↓

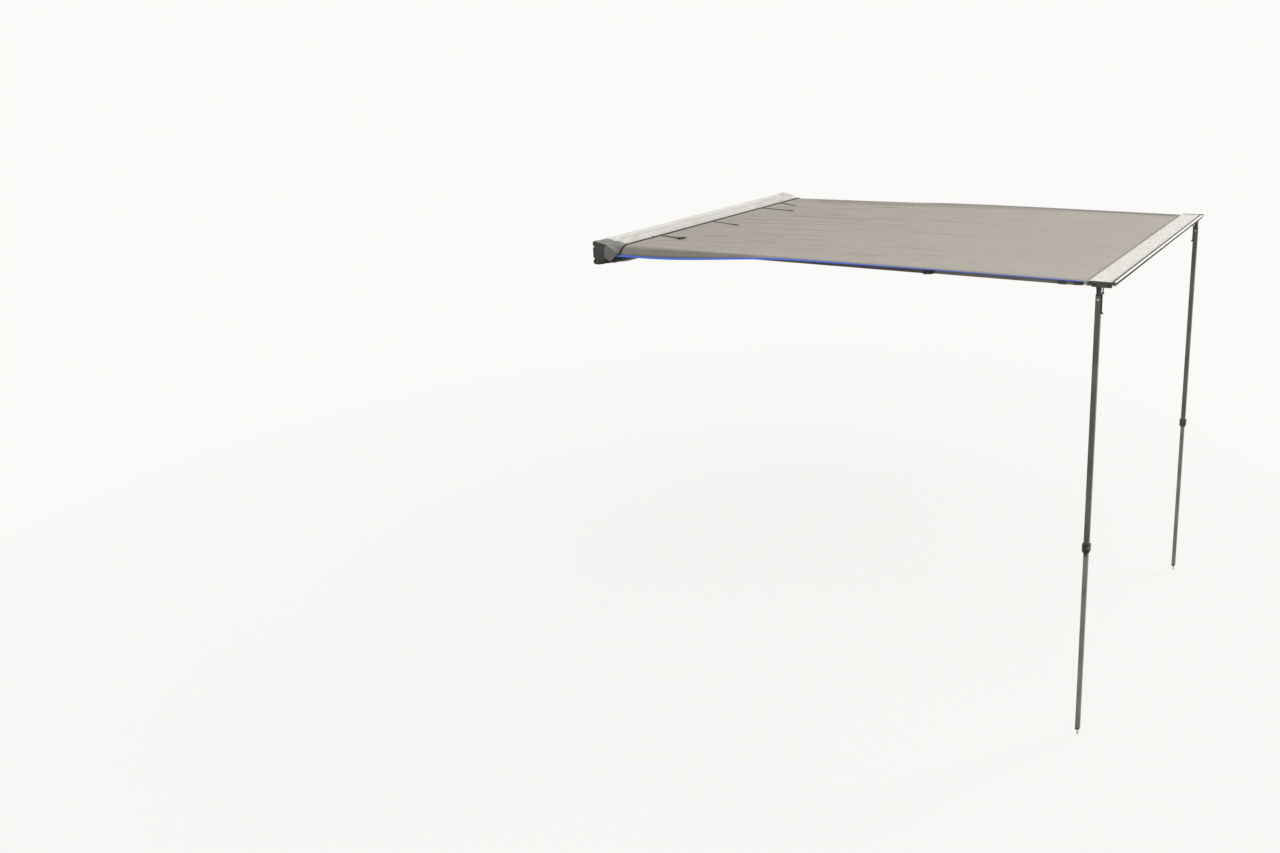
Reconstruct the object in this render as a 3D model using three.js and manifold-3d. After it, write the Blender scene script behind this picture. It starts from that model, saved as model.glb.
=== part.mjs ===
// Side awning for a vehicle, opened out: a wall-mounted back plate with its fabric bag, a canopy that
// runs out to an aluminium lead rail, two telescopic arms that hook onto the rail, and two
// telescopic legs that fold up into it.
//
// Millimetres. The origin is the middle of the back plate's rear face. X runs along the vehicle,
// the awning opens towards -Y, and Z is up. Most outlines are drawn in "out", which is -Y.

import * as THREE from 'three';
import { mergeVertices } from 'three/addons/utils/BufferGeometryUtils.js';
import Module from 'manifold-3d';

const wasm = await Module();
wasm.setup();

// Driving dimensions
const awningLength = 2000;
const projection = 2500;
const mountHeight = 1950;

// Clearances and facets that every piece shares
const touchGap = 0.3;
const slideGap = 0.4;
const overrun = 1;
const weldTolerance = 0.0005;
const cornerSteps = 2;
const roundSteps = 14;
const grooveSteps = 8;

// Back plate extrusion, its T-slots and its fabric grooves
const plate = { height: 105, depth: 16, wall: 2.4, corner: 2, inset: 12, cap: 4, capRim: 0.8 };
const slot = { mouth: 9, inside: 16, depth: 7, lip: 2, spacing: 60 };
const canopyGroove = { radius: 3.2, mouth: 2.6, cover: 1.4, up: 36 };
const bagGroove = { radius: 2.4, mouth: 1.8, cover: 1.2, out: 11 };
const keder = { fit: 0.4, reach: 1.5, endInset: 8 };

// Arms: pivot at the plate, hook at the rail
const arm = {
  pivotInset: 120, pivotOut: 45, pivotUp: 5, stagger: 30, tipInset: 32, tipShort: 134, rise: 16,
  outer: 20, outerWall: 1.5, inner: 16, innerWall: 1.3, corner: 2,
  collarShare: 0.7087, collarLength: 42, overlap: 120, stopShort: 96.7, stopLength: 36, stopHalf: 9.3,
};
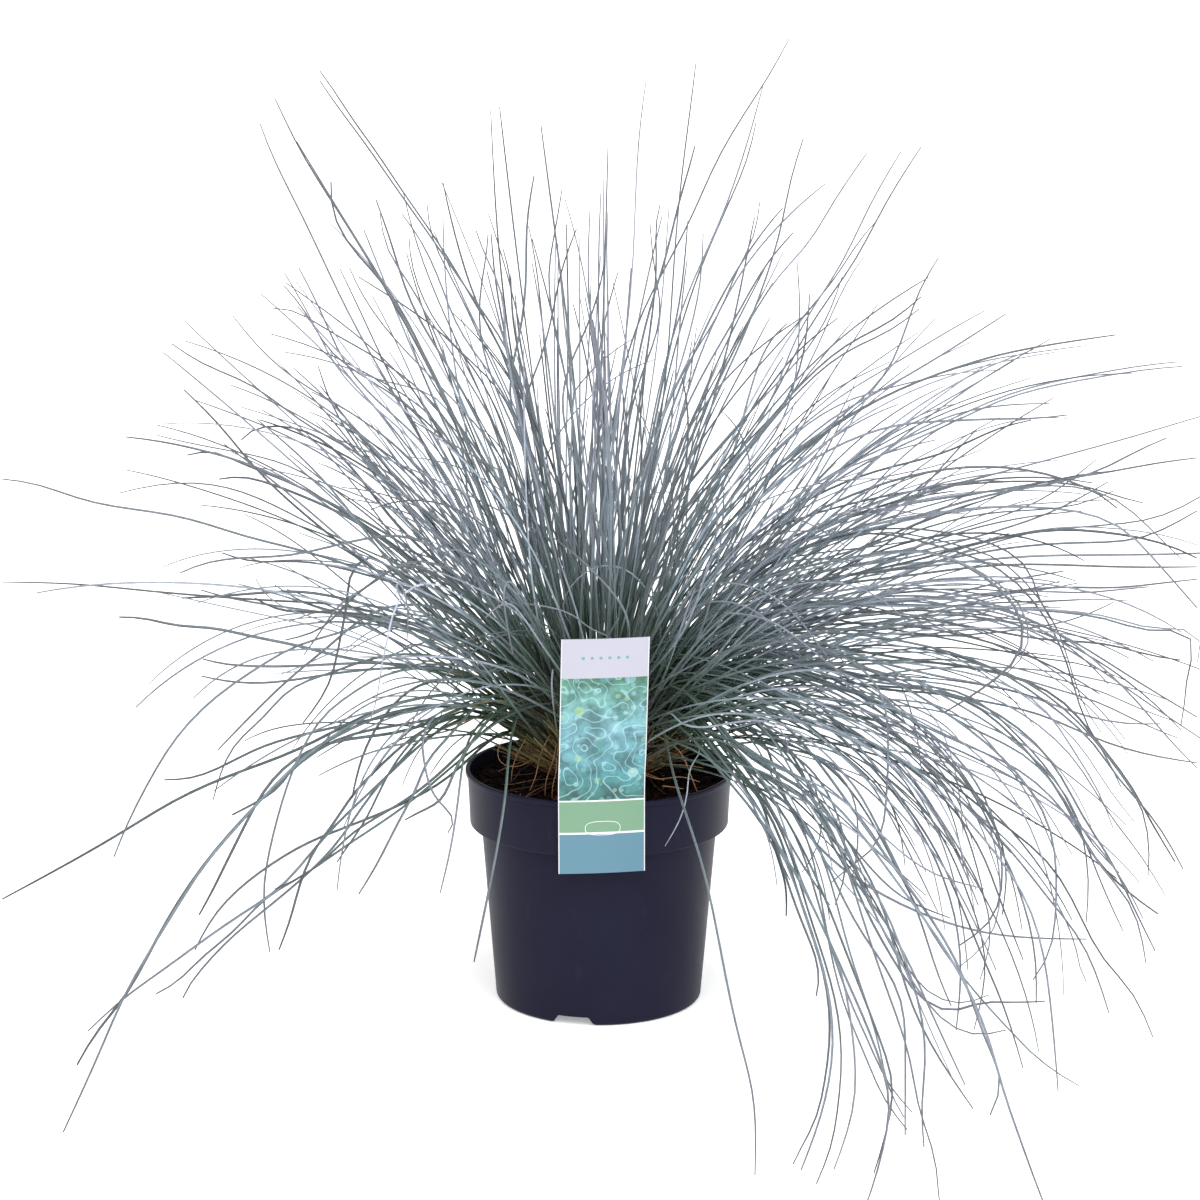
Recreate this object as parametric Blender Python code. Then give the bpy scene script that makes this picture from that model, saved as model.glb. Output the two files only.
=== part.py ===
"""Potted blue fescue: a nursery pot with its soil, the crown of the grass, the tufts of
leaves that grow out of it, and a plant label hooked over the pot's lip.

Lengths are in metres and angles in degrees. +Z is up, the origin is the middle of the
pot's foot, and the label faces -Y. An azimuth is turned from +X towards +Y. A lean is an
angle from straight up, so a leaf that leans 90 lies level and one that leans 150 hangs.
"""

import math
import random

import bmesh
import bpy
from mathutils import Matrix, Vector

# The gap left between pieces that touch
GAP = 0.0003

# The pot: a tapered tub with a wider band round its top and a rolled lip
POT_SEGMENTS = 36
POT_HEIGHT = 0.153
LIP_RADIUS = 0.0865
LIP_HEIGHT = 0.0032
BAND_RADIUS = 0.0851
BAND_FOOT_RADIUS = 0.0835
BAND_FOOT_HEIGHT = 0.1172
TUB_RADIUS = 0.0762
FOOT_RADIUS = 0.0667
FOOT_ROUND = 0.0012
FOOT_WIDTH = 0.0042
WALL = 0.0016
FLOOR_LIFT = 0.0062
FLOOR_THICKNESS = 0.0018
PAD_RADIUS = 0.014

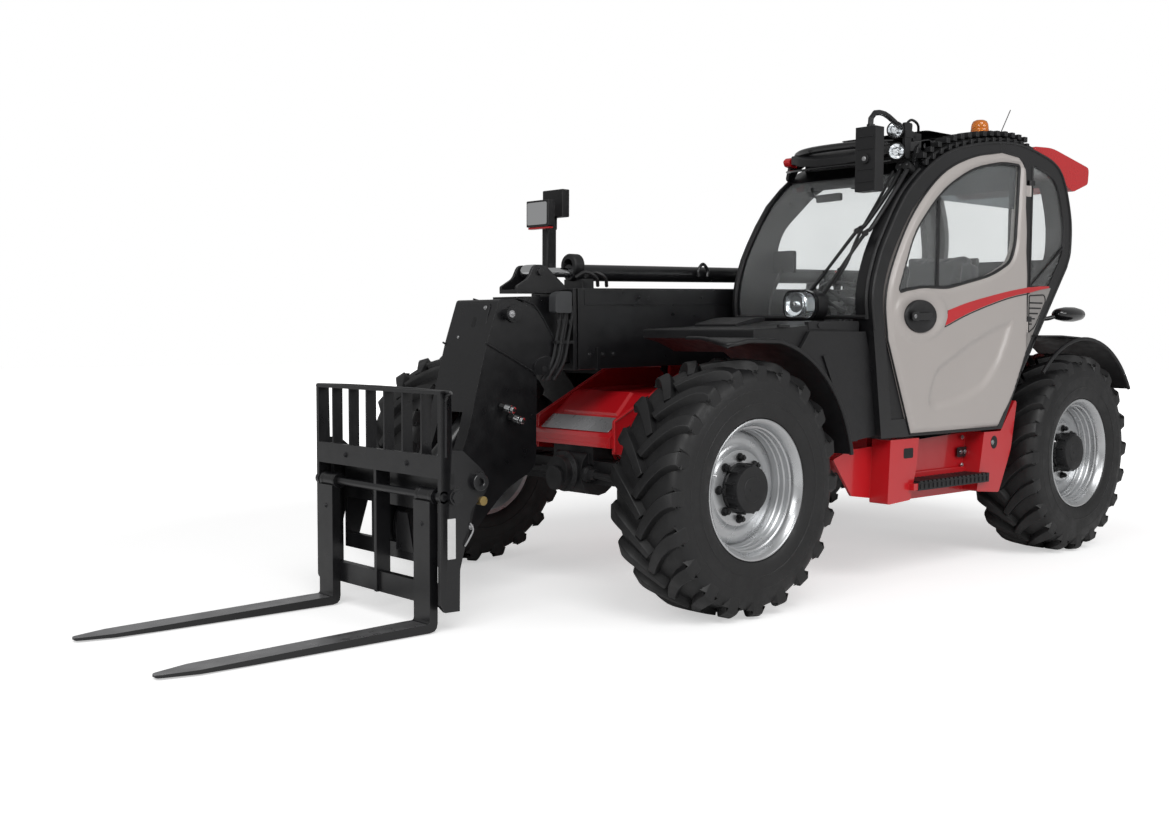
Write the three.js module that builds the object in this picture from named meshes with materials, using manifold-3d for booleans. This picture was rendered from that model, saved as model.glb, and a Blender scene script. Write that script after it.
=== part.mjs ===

↑

Can you quote exactly the lines from the one containing "Write the three.js" through the last line of the records above, and nothing else?

→ **Task answer**:
Write the three.js module that builds the object in this picture from named meshes with materials, using manifold-3d for booleans. This picture was rendered from that model, saved as model.glb, and a Blender scene script. Write that script after it.
=== part.mjs ===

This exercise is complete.